The task:
Begin with the line that contains "for item in" and end with the line that contains "SHARP_ANGLE = math.radians(32)", transcribing exactly each line in that stretch and no other.

Data provided:
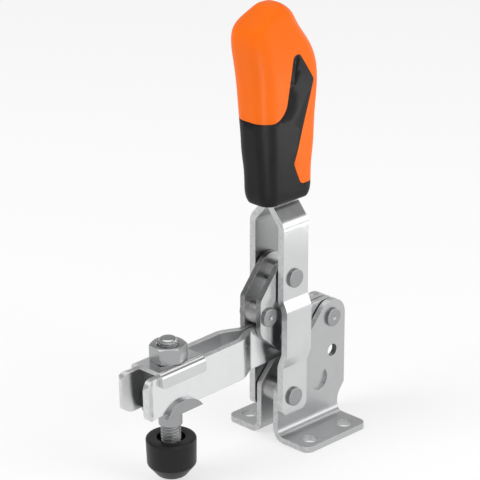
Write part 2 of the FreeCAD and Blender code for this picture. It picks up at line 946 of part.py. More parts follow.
def draw_flap(sketch, foot, top, radius):
    """A folded segment of the disc: its straight foot and its round upper edge."""
    centre_height = top - radius
    drop = (foot - centre_height).value
    half = math.sqrt(radius.value ** 2 - drop ** 2)
    start = Vector(-half, foot.value, 0)
    end = Vector(half, foot.value, 0)
    chord = sketch.addGeometry(Part.LineSegment(start, end), False)
    angle = math.asin(drop / radius.value)
    circle = Part.Circle(Vector(0, centre_height.value, 0), Vector(0, 0, 1), radius.value)
    arc = sketch.addGeometry(Part.ArcOfCircle(circle, angle, math.pi - angle), False)
    sketch.addConstraint(Sketcher.Constraint("Coincident", chord, 2, arc, 1))
    sketch.addConstraint(Sketcher.Constraint("Coincident", chord, 1, arc, 2))
    sketch.addConstraint(Sketcher.Constraint("Horizontal", chord))
    foot_rule = Sketcher.Constraint("DistanceY", chord, 1, foot.value)
    bind(sketch, foot_rule, foot)
    place_point(sketch, arc, 3, corner(0, centre_height))
    radius_rule = Sketcher.Constraint("Radius", arc, radius.value)
    bind(sketch, radius_rule, radius)


def build_nut(label):
    """A hexagon nut with turned-off corners, on top of the saddle washer."""
    body = spindle_body(label)
    seat = size("arm_top") + size("saddle_gauge")
    height = size("nut_height")
    flats = size("nut_flats") / 2
    points = []
    for index in range(6):
        angle = size("nut_turn") + 60 * index
        points.append(corner(cosine(angle) * flats / cosine(as_size(30)), sine(angle) * flats
                             / cosine(as_size(30))))
    sketch = new_sketch(body, "XY", "hexagon", seat)
    draw_loop(sketch, points)
    pad(body, sketch, height)
    drill(body, "XY", "bore", [(as_size(0), as_size(0))], size("thread_round") + size("running_gap"))
    corner_reach = flats / cosine(as_size(30))
    chamfer = size("nut_chamfer")
    slope = corner_reach - flats
    top = seat + height
    upper = [
        corner(corner_reach + MARGIN, top - chamfer * (slope + MARGIN) / slope),
        corner(corner_reach + MARGIN, top + MARGIN),
        corner(flats, top + MARGIN),
        corner(flats, top),
    ]
    before = body.Shape.Volume
    bevel = new_sketch(body, "XZ", "bevel")
    draw_loop(bevel, upper)
    feature = body.newObject("PartDesign::Groove", "hex_nut_bevel_turn")
    feature.Profile = bevel
    feature.ReferenceAxis = (bevel, ["V_Axis"])
    feature.Angle = 360
    doc.recompute()
    check_smaller(body, before, feature)
    return body


cap_top = -(size("arm_bottom") + size("flange_disc_gauge") + size("collar_length")
            + size("cap_clearance"))
cap_foot = cap_top - size("cap_height")
head_foot = cap_foot + size("cap_sole")
head_top = head_foot + size("screw_head_height")


def build_screw(label):
    """The clamping screw: domed end, shank at the thread's size, and its moulded-in head."""
    body = spindle_body(label)
    radius = size("thread_round")
    chamfer = size("screw_chamfer")
    head = size("screw_head_round")
    top = size("screw_top")
    profile = [
        corner(0, head_foot),
        corner(head, head_foot),
        corner(head, head_top),
        corner(radius, head_top),
        corner(radius, top - chamfer),
        corner(radius - chamfer, top),
        corner(0, top),
    ]
    sketch = new_sketch(body, "XZ", "profile")
    draw_loop(sketch, profile)
    turn(body, sketch)
    return body


def build_cap(label):
    """The rubber pressure cap moulded round the screw's head."""
    body = spindle_body(label)
    radius = size("thread_round")
    head = size("screw_head_round")
    edge = size("cap_edge")
    recess = size("cap_recess_round")
    recess_floor = cap_top - size("cap_recess_depth")
    shoulder = cap_top - size("cap_barrel")
    profile = [
        corner(0, cap_foot),
        bulge(size("cap_tip_round") - edge, cap_foot + edge, edge),
        corner(size("cap_round"), shoulder),
        bulge(size("cap_top_round") - edge, cap_top - edge, edge),
        corner(recess, cap_top),
        corner(recess, recess_floor),
        corner(radius, recess_floor),
        corner(radius, head_top),
        corner(head, head_top),
        corner(head, head_foot),
        corner(0, head_foot),
    ]
    sketch = new_sketch(body, "XZ", "profile")
    draw_loop(sketch, profile)
    turn(body, sketch)
    return body


def grip_section(body, name, inset):
    """One level section of the grip: a rectangle with round corners, drawn in by the inset."""
    front = size(f"grip_{name}_front") - inset
    rear = size(f"grip_{name}_rear") + inset
    half = size(f"grip_{name}_half") - inset
    radius = size(f"grip_{name}_round") - inset
    sketch = new_sketch(body, "XY", name, size(f"grip_{name}_level"))
    stations = [
        bulge(front - radius, radius - half, radius),
        bulge(front - radius, half - radius, radius),
        bulge(rear + radius, half - radius, radius),
        bulge(rear + radius, radius - half, radius),
    ]
    draw_loop(sketch, stations)
    return sketch


def build_grip_blank(label, names, inset):
    """The grip's outer form, or the form inside its wall, drawn through level sections."""
    body = new_body(label)
    sketches = [grip_section(body, name, inset) for name in names]
    loft = body.newObject("PartDesign::AdditiveLoft", f"{label}_loft")
    loft.Profile = sketches[0]
    loft.Sections = sketches[1:]
    doc.recompute()
    return body


def build_panel_tool():
    """A block across the grip whose outline bounds the dark lower body and side panels."""
    body = new_body("grip_panel_block")
    low = size("grip_base_level") - MARGIN
    rear = size("grip_heel_rear") - MARGIN
    front = size("grip_brow_front") + MARGIN
    level = size("panel_front_level")
    throat = size("panel_throat_round")
    foot = size("panel_foot_round")
    outline = [
        corner(rear, low),
        corner(front, low),
        corner(front, level),
        hollow(size("panel_throat_x"), level + throat, throat),
        bulge(size("panel_peak_x"), size("panel_peak_z"), size("panel_peak_round")),
        bulge(size("panel_back_x"), size("panel_back_z"), size("panel_back_round")),
        hollow(size("panel_waist_x"), size("panel_waist_z"), size("panel_waist_round")),
        hollow(size("panel_foot_x"), size("panel_foot_level") + foot, foot),
        corner(rear, size("panel_foot_level")),
    ]
    sketch = new_sketch(body, "XZ", "outline")
    draw_loop(sketch, outline)
    pad(body, sketch, (size("grip_shoulder_half") + MARGIN) * 2, both_sides=True)
    return body


def cut(label, base, tool):
    """Take one solid away from another."""
    before = base.Shape.Volume
    feature = doc.addObject("Part::Cut", label)
    feature.Label = label
    feature.Base = base
    feature.Tool = tool
    doc.recompute()
    if feature.Shape.Volume >= before - 1e-6:
        raise RuntimeError(f"{label} removes nothing")
    return feature


def join(kind, label, base, tool):
    """What two solids share, or the two as one."""
    feature = doc.addObject(kind, label)
    feature.Base = base
    feature.Tool = tool
    doc.recompute()
    return feature


def build_grip(handle_plates):
    """The two-part grip: a dark core with its lower body and side panels, and a bright shell."""
    blank = build_grip_blank("grip_blank", GRIP_SECTIONS, as_size(0))
    inner = build_grip_blank("grip_inner", CORE_SECTIONS, size("grip_wall"))
    panel = build_panel_tool()
    hollow_shell = cut("grip_hollow", blank, inner)
    shell = cut("grip_shell", hollow_shell, panel)
    lower_body = join("Part::Common", "grip_lower_body", blank, panel)
    whole_core = join("Part::Fuse", "grip_whole_core", inner, lower_body)
    slotted = cut("grip_slotted", whole_core, handle_plates[0])
    core = cut("grip_core", slotted, handle_plates[1])
    return core, shell


def build_all():
    """Build every piece and return them in the order of assembly."""
    sides = (("left", 1), ("right", -1))
    pieces = []
    for word, side in sides:
        pieces.append(build_base(f"base_{word}", side))
    rivet_seat = handle_outer + size("running_gap")
    head = size("head_height")
    edge = size("head_edge")
    pieces.append(build_bush("base_spacer_bush", handle_x, handle_z, size("spacer_round"),
                             size("shank_round"), base_inner))
    pieces.append(build_rivet("handle_pivot_rivet", handle_x, handle_z, rivet_seat, head,
                              edge))
    pieces.append(build_rivet("arm_pivot_rivet", arm_x, arm_z, base_outer, head, edge,
                              dimpled=True))
    for word, side in sides:
        pieces.append(build_arm(f"arm_{word}", side))
    arm_bush = base_inner - size("side_gap")
    pieces.append(build_bush("arm_pivot_bush", arm_x, arm_z, bush_round, pivot_bore, arm_bush))
    link_bush = link_inner - size("side_gap")
    pieces.append(build_bush("link_pivot_bush", handle_x, link_z, bush_round, pivot_bore, link_bush))
    for word, side in sides:
        pieces.append(build_link(f"link_{word}", side))
    pieces.append(build_rivet("link_pivot_rivet", handle_x, link_z, link_outer,
                              size("flush_head_height"), size("flush_head_edge")))
    pieces.append(build_rivet("stop_rivet", stop_x, stop_z, link_outer, head, edge,
                              dimpled=True))
    pieces.append(build_bush("stop_sleeve", stop_x, stop_z, size("stop_round"),
                             size("shank_round"), link_inner))
    pieces.append(build_bush("link_head_bush", handle_x, crank_z, bush_round, pivot_bore, link_outer))
    plates = []
    for word, side in sides:
        plates.append(build_handle(f"handle_{word}", side))
    pieces.extend(plates)
    for word, side in sides:
        pieces.append(build_side_rivet(f"handle_link_rivet_{word}", side, handle_x, crank_z,
                                       handle_inner, handle_outer, head))
    pieces.extend(build_grip(plates))
    pieces.append(build_saddle("top_saddle_washer"))
    pieces.append(build_flanged_washer("lower_flanged_washer"))
    pieces.append(build_nut("hex_nut"))
    pieces.append(build_screw("clamping_screw"))
    pieces.append(build_cap("rubber_cap"))
    return pieces


def check_document():
    """Stop if any object of the document failed."""
    for item in doc.Objects:
        if "Invalid" in item.State or "Error" in item.State:
            raise RuntimeError(f"{item.Label} failed: {item.State}")


def export(pieces):
    """Check each piece and write it to its own file."""
    os.makedirs("parts", exist_ok=True)
    for piece in pieces:
        shape = piece.Shape
        if shape.isNull() or not shape.isValid() or not shape.Solids:
            raise RuntimeError(f"{piece.Label} has no valid solid")
        shape.exportStep(f"parts/{piece.Label}.step")
        box = shape.BoundBox
        print(f"{piece.Label:26s} {len(shape.Solids)} solid {shape.Volume:10.1f} mm3  "
              f"x {box.XMin:7.2f} {box.XMax:7.2f}  y {box.YMin:7.2f} {box.YMax:7.2f}  "
              f"z {box.ZMin:7.2f} {box.ZMax:7.2f}")


doc.recompute()
all_pieces = build_all()
doc.recompute()
check_document()
export(all_pieces)
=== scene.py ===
import math

import bmesh
import bpy
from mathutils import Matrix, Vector


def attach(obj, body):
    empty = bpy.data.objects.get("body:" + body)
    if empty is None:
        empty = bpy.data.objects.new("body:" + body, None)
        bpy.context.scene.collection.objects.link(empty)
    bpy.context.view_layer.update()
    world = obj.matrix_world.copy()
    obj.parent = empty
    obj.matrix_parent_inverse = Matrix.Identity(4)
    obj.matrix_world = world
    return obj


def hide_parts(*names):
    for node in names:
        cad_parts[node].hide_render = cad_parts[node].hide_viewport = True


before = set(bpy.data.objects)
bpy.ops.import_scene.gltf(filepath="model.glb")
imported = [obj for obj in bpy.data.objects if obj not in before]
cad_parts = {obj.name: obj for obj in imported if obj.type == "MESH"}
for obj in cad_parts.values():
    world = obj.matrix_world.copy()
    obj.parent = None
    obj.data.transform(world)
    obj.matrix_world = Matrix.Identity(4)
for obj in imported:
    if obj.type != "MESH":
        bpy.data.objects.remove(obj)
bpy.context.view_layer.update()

MM = 0.001
FORWARD, SIDEWAYS, UPWARD = (1.0, 0.0, 0.0), (0.0, 1.0, 0.0), (0.0, 0.0, 1.0)
SHARP_ANGLE = math.radians(32)

# Camera: the photograph's view, found from the fixing holes, rivets and plate corners.
CAMERA_PLACE = Vector((0.6712, 0.6342, 0.4472))
CAMERA_BACK = Vector((0.6593, 0.6553, 0.3686))
LENS_MM = 186.56
SENSOR_MM = 36.0

# Spindle: where its axis meets the arm's centre line, its lean, and heights along it from
# there, in millimetres.
SPINDLE_X = 71.8705
SPINDLE_Z = 43.0462
ARM_PITCH = math.radians(1.5)
SCREW_TOP = 18.35
HEAD_TOP = -32.2
HEAD_FOOT = -36.2
CAP_TOP = -24.0
CAP_FOOT = -40.2
NUT_FOOT = 9.35
NUT_TOP = 15.95

# Thread of the screw, in millimetres.
THREAD_PITCH = 1.25
THREAD_CREST = 3.97
THREAD_ROOT = 3.3

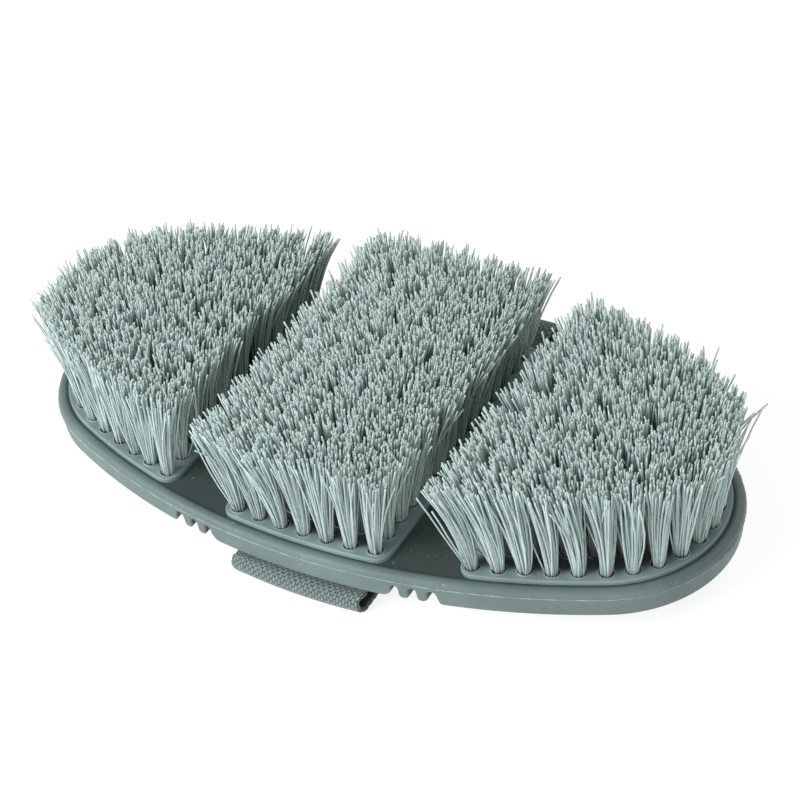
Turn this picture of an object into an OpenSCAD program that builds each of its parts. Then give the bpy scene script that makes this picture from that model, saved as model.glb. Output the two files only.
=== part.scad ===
// Flexible grooming brush: a rubber back in three segments, joined by thin ribbed webs that let
// the two wings bend, three bristle fields set in hard plates, and a webbing hand strap that
// crosses the back. It lies on its strap with the bristles up: X runs along the brush, Z is up.

/* [Rubber back] */
// Length of the rubber back
body_l = 196; // [190:1:210]
// Width of the rubber back
body_w = 98; // [96:1:104]
// Radius of the rounded ends of the outline
end_r = 35; // [32:1:36]
// Thickness of the rubber back
back_t = 8; // [7.5:0.1:8.5]
// Height of the mould's parting line above the underside
parting_h = 5.9; // [5.5:0.1:6.2]

/* [Flexing zones] */
// Half length of the middle segment, to the first bending line
bend_x = 27; // [26.5:0.1:27.5]
// Spacing of the three bending lines of a zone
bend_pitch = 4.7; // [4.6:0.1:4.8]
// Height of the notch roofs above the underside
notch_h = 4.6; // [4.4:0.1:4.8]
// Radius of the rounded ribs' lower edge
rib_r = 1.4; // [1.2:0.1:1.5]

/* [Tuft plates] */
// Half length of the middle plate
mid_plate_x = 24; // [23.5:0.1:24.5]
// Inner edge of the wing plates
wing_plate_x = 41; // [40.8:0.1:41.5]
// Margin between the outline of the back and the plates
plate_inset = 3.2; // [3:0.1:3.6]
// Thickness of the plates
plate_t = 5.4; // [5.2:0.1:5.6]
// How far the plates stand proud of the rubber
plate_proud = 1; // [0.8:0.1:1.2]

/* [Bristles] */
// Spacing of the tufts
tuft_pitch = 6.6; // [6.5:0.05:6.8]
// Diameter of the tuft holes
hole_d = 4; // [3.8:0.1:4]
// Depth of the tuft holes
hole_depth = 4.2; // [4:0.1:4.2]
// Free length of the bristles above the plates
bristle_l = 26; // [20:1:34]
// Diameter of a tuft at its tips
tuft_tip_d = 6.2; // [5:0.1:6.2]
// Columns of tufts in the middle field
mid_columns = 7; // [7:1:7]
// Tufts in each column of the middle field
mid_rows = 14; // [12:1:14]
// Inner column of the wing fields
wing_tuft_x = 44.3; // [44.2:0.1:44.6]
// Margin between the outline of the back and the outer tufts
tuft_inset = 6.4; // [6.2:0.1:6.6]

/* [Hand strap] */
// Width of the webbing
strap_w = 38; // [35:1:40]
// Thickness of the webbing
strap_t = 1.8; // [1.6:0.1:1.8]
// Gap between the webbing and the back where the hand goes
hand_gap = 5.4; // [5:0.1:7]
// Distance of the strap's slots from the middle of the back
slot_y = 45; // [44.8:0.1:45]

/* [Hidden] */
$fn = 96;

// Heights above the surface that the strap lies on.
back_z = strap_t + hand_gap;
plate_top_z = back_z + back_t + plate_proud;
plate_z = plate_top_z - plate_t;
bend_z = back_z + (notch_h + back_t) / 2;
tip_z = plate_top_z + bristle_l;

// The outline is an oval of four arcs: two long sides and two round ends.
end_x = body_l / 2 - end_r;
side_r = (pow(end_x, 2) + pow(body_w / 2, 2) - pow(end_r, 2)) / (body_w - 2 * end_r);
side_c = side_r - body_w / 2;
join_a = atan2(end_x, side_c);

// Living hinges: a round tongue turns in a round socket at each bending line.
web_r = (back_t - notch_h) / 2;
tongue_r = web_r - 0.05;
socket_r = web_r + 0.03;
socket_gap = 0.9;
rib_root = 1.95;
rib_h = rib_r + 0.2;
bends = [for (i = [0:2]) bend_x + i * bend_pitch];

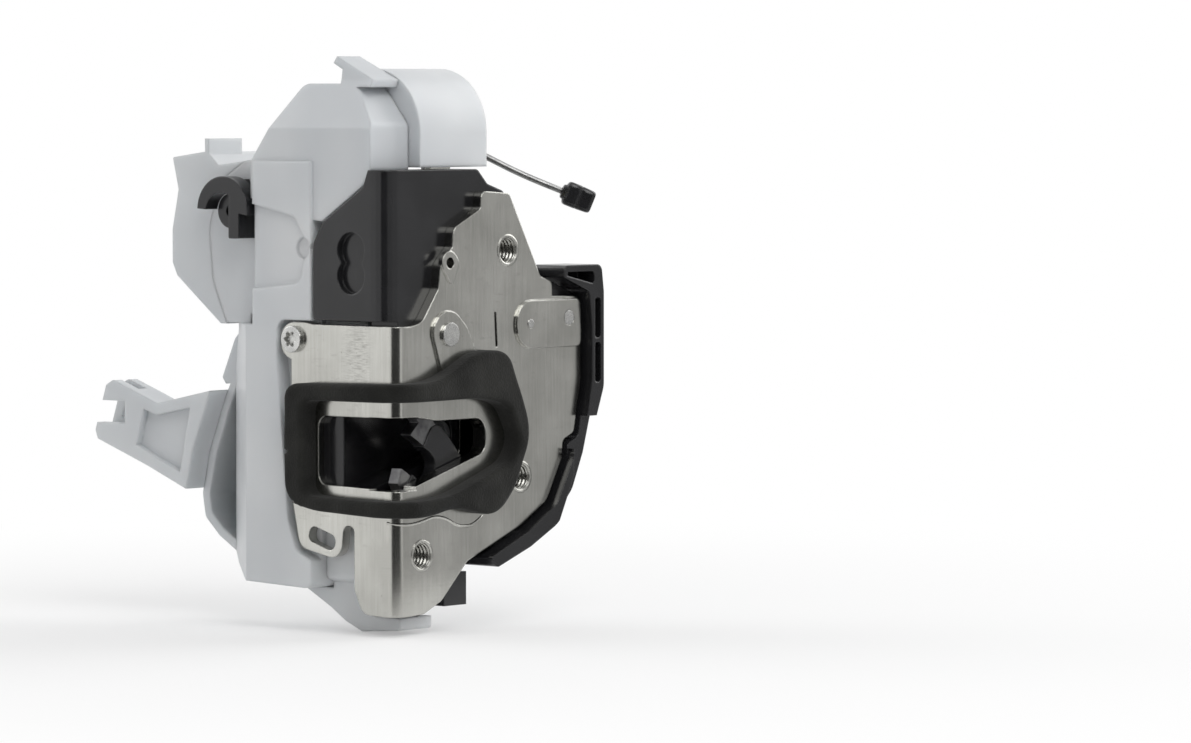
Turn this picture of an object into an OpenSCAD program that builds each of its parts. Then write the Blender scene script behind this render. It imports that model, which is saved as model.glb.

Solution for this task:
    for item in doc.Objects:
        if "Invalid" in item.State or "Error" in item.State:
            raise RuntimeError(f"{item.Label} failed: {item.State}")


def export(pieces):
    """Check each piece and write it to its own file."""
    os.makedirs("parts", exist_ok=True)
    for piece in pieces:
        shape = piece.Shape
        if shape.isNull() or not shape.isValid() or not shape.Solids:
            raise RuntimeError(f"{piece.Label} has no valid solid")
        shape.exportStep(f"parts/{piece.Label}.step")
        box = shape.BoundBox
        print(f"{piece.Label:26s} {len(shape.Solids)} solid {shape.Volume:10.1f} mm3  "
              f"x {box.XMin:7.2f} {box.XMax:7.2f}  y {box.YMin:7.2f} {box.YMax:7.2f}  "
              f"z {box.ZMin:7.2f} {box.ZMax:7.2f}")


doc.recompute()
all_pieces = build_all()
doc.recompute()
check_document()
export(all_pieces)
=== scene.py ===
import math

import bmesh
import bpy
from mathutils import Matrix, Vector


def attach(obj, body):
    empty = bpy.data.objects.get("body:" + body)
    if empty is None:
        empty = bpy.data.objects.new("body:" + body, None)
        bpy.context.scene.collection.objects.link(empty)
    bpy.context.view_layer.update()
    world = obj.matrix_world.copy()
    obj.parent = empty
    obj.matrix_parent_inverse = Matrix.Identity(4)
    obj.matrix_world = world
    return obj


def hide_parts(*names):
    for node in names:
        cad_parts[node].hide_render = cad_parts[node].hide_viewport = True


before = set(bpy.data.objects)
bpy.ops.import_scene.gltf(filepath="model.glb")
imported = [obj for obj in bpy.data.objects if obj not in before]
cad_parts = {obj.name: obj for obj in imported if obj.type == "MESH"}
for obj in cad_parts.values():
    world = obj.matrix_world.copy()
    obj.parent = None
    obj.data.transform(world)
    obj.matrix_world = Matrix.Identity(4)
for obj in imported:
    if obj.type != "MESH":
        bpy.data.objects.remove(obj)
bpy.context.view_layer.update()

MM = 0.001
FORWARD, SIDEWAYS, UPWARD = (1.0, 0.0, 0.0), (0.0, 1.0, 0.0), (0.0, 0.0, 1.0)
SHARP_ANGLE = math.radians(32)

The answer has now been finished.